By Joy Simha, NBCC Board Member
Yesterday I testified before the Senate Appropriations Defense Subcommittee in Washington DC. It was not my first time. But someone asked me about the experience and how I felt. It got me thinking. The first time I testified, I was overwhelmed with the idea of giving testimony before members of the U.S. Senate to ask them to make breast cancer research funding a priority. But then I stopped to think about all the amazing women and men that we lose to this awful disease. I thought about all the educated advocates with whom I work who do this very difficult work because we need to better understand how to end breast cancer. Knowing that I am standing before Senators representing all of them and so many families affected by this disease, I was inspired and driven to bring the group’s perspective to this influential subcommittee. This is not about my story, but about everyone who has lost a loved one to breast cancer.

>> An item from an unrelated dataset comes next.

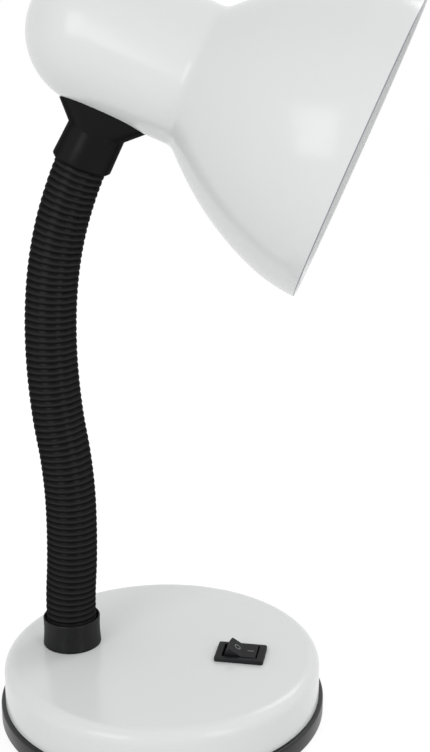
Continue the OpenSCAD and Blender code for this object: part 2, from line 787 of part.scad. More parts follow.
// ---- bulb ----
module bulb_cap() {
    color(steel) at_axis() difference() {
        translate([0, 0, cap_back]) cylinder(h = cap_l, r = cap_r);
        translate([0, 0, cap_back + 1]) cylinder(h = far, r = cap_r - cap_wall);
    }
}

module bulb_contact() {
    color(iron) at_axis() translate([0, 0, cap_back - tip_l]) cylinder(h = tip_l, r = 2.4);
}

// Outline of the glass: straight neck in the cap, hollow swell, then the globe
function glass_line(inset) = concat(
    [[glass_neck_r - inset, cap_front - glass_in]],
    [for (p = arc([glass_neck_r + swell_r, cap_front], swell_r + inset, 180, 90 + swell_a, 6)) p],
    [for (p = arc([0, globe_x], globe_r - inset, swell_a - 90, 90, 20)) [max(p[0], 0), p[1]]]);

module bulb_globe() {
    outer = glass_line(0);
    inner = glass_line(glass_t);
    color(opal) at_axis() rotate_extrude()
        polygon(concat(outer, [for (i = [len(inner) - 1:-1:0]) inner[i]]));
}

foot_pad();
base_tray();
tray_screws();
base_weight();
cover_posts();
base_cover();
cable_grommet();
switch_housing();
switch_rocker();
switch_terminals();
switch_lead();
neck_foot_collar();
neck_foot_nipple();
neck_foot_washer();
neck_foot_nut();
for (k = [0:last]) {
    neck_core(k);
    neck_sleeve(k);
}
top_coupling();
head_nipple();
head_washer();
head_nut();
shade();
holder_bracket();
holder_screws();
holder_body();
holder_shell();
holder_contact();
head_lead();
bulb_globe();
bulb_cap();
bulb_contact();
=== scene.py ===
# %% [markdown]
# # A gooseneck desk lamp
# The lamp has a round weighted base with a rocker switch, a ribbed neck that bends and stays
# where it is put, and a white bell shade. The construction comes in as a finished frame.
# Each piece that shows gets a smoother skin here, built about the frame's own measures, and
# every piece gets its finish. The pieces are drawn in millimetres and turned into metres once,
# when they are finished. The camera, the lamps and the finishes are in metres from the start.

# %% Load the frame
import json
import math
import bmesh
import bpy
from mathutils import Matrix, Vector


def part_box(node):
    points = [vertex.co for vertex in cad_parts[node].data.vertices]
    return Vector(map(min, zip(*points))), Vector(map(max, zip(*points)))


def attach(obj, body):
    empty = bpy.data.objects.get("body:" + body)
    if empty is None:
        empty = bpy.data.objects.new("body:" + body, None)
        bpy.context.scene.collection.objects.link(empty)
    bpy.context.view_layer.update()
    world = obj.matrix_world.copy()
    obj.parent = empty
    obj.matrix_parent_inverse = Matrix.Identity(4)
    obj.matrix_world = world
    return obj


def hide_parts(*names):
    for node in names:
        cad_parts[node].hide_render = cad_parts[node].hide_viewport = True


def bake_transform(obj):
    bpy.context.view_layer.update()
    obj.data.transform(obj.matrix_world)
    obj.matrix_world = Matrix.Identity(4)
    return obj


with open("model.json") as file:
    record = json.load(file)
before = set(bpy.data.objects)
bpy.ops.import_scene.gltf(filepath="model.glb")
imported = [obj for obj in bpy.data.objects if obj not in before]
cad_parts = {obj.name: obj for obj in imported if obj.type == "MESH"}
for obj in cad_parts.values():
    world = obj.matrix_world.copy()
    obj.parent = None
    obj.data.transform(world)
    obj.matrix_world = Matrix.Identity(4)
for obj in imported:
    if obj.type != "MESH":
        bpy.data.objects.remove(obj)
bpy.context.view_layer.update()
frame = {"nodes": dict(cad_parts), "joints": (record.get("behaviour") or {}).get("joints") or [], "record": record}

MM = 0.001

# %% [markdown]
# ## Measuring the frame
# A skin has to sit where its piece of the frame sits. The places could be typed in again, but
# then they would part from the frame when a size changes. So the main ones are read from the
# boxes round the frame's pieces.


# %% Measuring helpers
def foot_of(node):
    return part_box(node)[0].z / MM


def top_of(node):
    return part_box(node)[1].z / MM


def radius_of(node):
    """Radius of a round piece that stands about the middle of the base."""
    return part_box(node)[1].x / MM


def centre_of(node):
    low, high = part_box(node)
    return (low + high) / 2 / MM


print("base", round(2 * radius_of("base_tray"), 1), "mm across, top at",
      round(top_of("base_cover"), 1), "mm")

# %% [markdown]
# ## Drawing tools
# Most of this lamp is round: an outline is drawn beside an axis and spun round it. A cylinder
# with a bevel could stand in for such a piece, but an outline holds walls, lips and hollows
# in one go. The outline's corners are rounded first, because even a crisp moulding has a small
# radius that catches the light, and a corner with none looks like paper.


# %% Outline and spin
def rounded(points, closed=True, steps=5):
    """Rounds an outline's corners. A point is (radius, height) or (radius, height, rounding)."""
    out = []
    count = len(points)
    for i, point in enumerate(points):
        here = Vector(point[:2])
        size = point[2] if len(point) > 2 else 0
        if size == 0 or (not closed and i in (0, count - 1)):
            out.append(here)
            continue
        before = (Vector(points[i - 1][:2]) - here).normalized()
        after = (Vector(points[(i + 1) % count][:2]) - here).normalized()
        half = before.angle(after) / 2
        reach = size / math.tan(half)
        centre = here + (before + after).normalized() * size / math.sin(half)
        start = here + before * reach - centre
        end = here + after * reach - centre
        turn = start.angle_signed(end)
        for k in range(steps + 1):
            spot = start.copy()
            spot.rotate(Matrix.Rotation(-turn * k / steps, 2))
            out.append(centre + spot)
    return out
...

So how does one make a case for a line item in the appropriations budget to help fund high impact, innovative, collaborative and high-risk research? The proof is in the pudding. The Department of Defense (DOD) Breast Cancer Research Program (BCRP) has worked since 1992. Targeted therapies, like Herceptin, have been developed as a direct result of this program. Biomedical research is being transformed more and more as a result of this program. We see innovation and dedication at the decision-making table. If we are to end this disease, we need to continue investing in this effort.
At the DOD BCRP, educated advocates sit at the table at all levels. As one of those advocates, I can tell you we ask for the money and we ensure that the program only funds critical research that will impact our lives. I have sat at some of those tables for eight years now, and watched how well that decision process works. It’s easy to speak up for what you know works. And since I am a NBCC Project LEAD® graduate, and since I attend every NBCC Advocate Summit, those who run the program know I am qualified to serve effectively.

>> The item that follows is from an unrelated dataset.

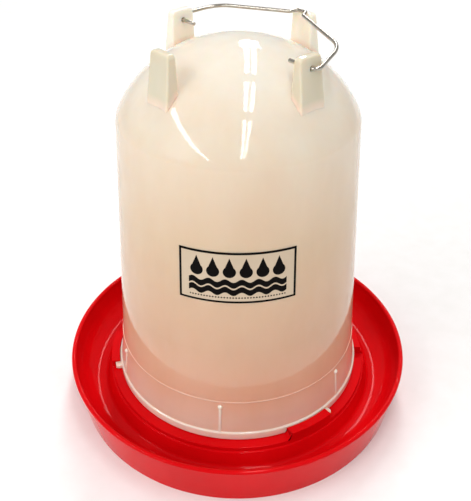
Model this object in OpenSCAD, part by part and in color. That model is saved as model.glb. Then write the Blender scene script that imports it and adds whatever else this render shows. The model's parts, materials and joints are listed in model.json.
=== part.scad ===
// Poultry waterer fount: a translucent tank that twists into a drinking tray.
// Origin on the tank's axis at the surface the tray stands on, +Z up, front at -Y.

/* [Tray] */
// Outer diameter over the rolled rim
tray_d = 350; // [300:1:420]
// Height of the rim's top above the ground
tray_h = 47.5; // [42:0.5:60]
// Outer diameter of the foot
foot_d = 335; // [290:1:350]
// Wall thickness of the tray
tray_wall = 2.4; // [1.8:0.1:3.2]
// Radius of the rolled rim
rim_roll = 2.4; // [1.6:0.1:3.5]
// Height of the trough's floor
trough_z = 10.5; // [7:0.5:16]
// Radius where the trough's floor turns up into its outer wall
trough_fillet = 24; // [14:1:26]
// Height of the ledge that the tank stands on
ledge_z = 30; // [26:0.5:34]
// Width of the ledge inside the tank
ledge_in = 9; // [6:0.5:14]
// Drop from the ledge to the centre floor
centre_drop = 8; // [5:0.5:10]
// Width of the water channel across the ledge
channel_w = 16.5; // [10:0.5:24]
// Depth of the water channel below the ledge
channel_d = 9; // [5:0.5:10]
// Direction of the water channel
channel_turn = -3; // [-20:1:15]

/* [Tank] */
// Outer diameter over the bead at the open mouth
mouth_d = 250.6; // [220:0.2:270]
// Height of the bead round the mouth
bead_h = 8.5; // [6:0.5:12]
// How far the bead stands out from the skirt
bead_proud = 1.8; // [1:0.1:3]
// Height of the skirt from the mouth to the ring
skirt_h = 44.5; // [30:0.5:60]
// Diameter of the wall at the ring
ring_d = 238; // [210:1:245]
// Height of the tapered wall from the ring to the shoulder
wall_h = 231; // [150:1:280]
// Diameter at the shoulder
shoulder_d = 209; // [195:1:225]
// Height of the dome above the shoulder
dome_h = 64; // [50:1:80]
// Wall thickness of the tank
tank_wall = 2.4; // [1.8:0.1:3.5]

/* [Twist lock] */
// Number of lugs round the mouth
lug_count = 3; // [2:1:4]
// How far a lug stands out from the bead
lug_out = 5.8; // [4:0.2:6.5]
// Height of a lug
lug_h = 4.2; // [3:0.2:6]
// Thickness of the outer wall of a cam
cam_wall = 2.5; // [1.6:0.1:4]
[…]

So, when I’m asked whether I’m nervous about testifying in front of the Senate, the simple answer is no. I don’t have the time nor the luxury to be nervous or worry. This year nearly 290,000 women and men will be diagnosed with breast cancer, and annually we continue to lose about 40,000 of them to this disease. They need—our future generations need—the Department of Defense Peer Reviewed Breast Cancer Research Program. The women who were in surgery, chemotherapy and other treatments on June 6, when I last testified, had a much tougher task that day than I did as I stood before the Subcommittee. The families who were helping their loved ones in hospice know what a difficult task is. I just needed to stand before the committee representing all of them and emphasizing the need to continue the innovative, high risk, high reward, collaborative work done by the Department of Defense Breast Cancer Research Program in it’s mission to eradicate breast cancer. I was honored to represent all who are affected by this disease.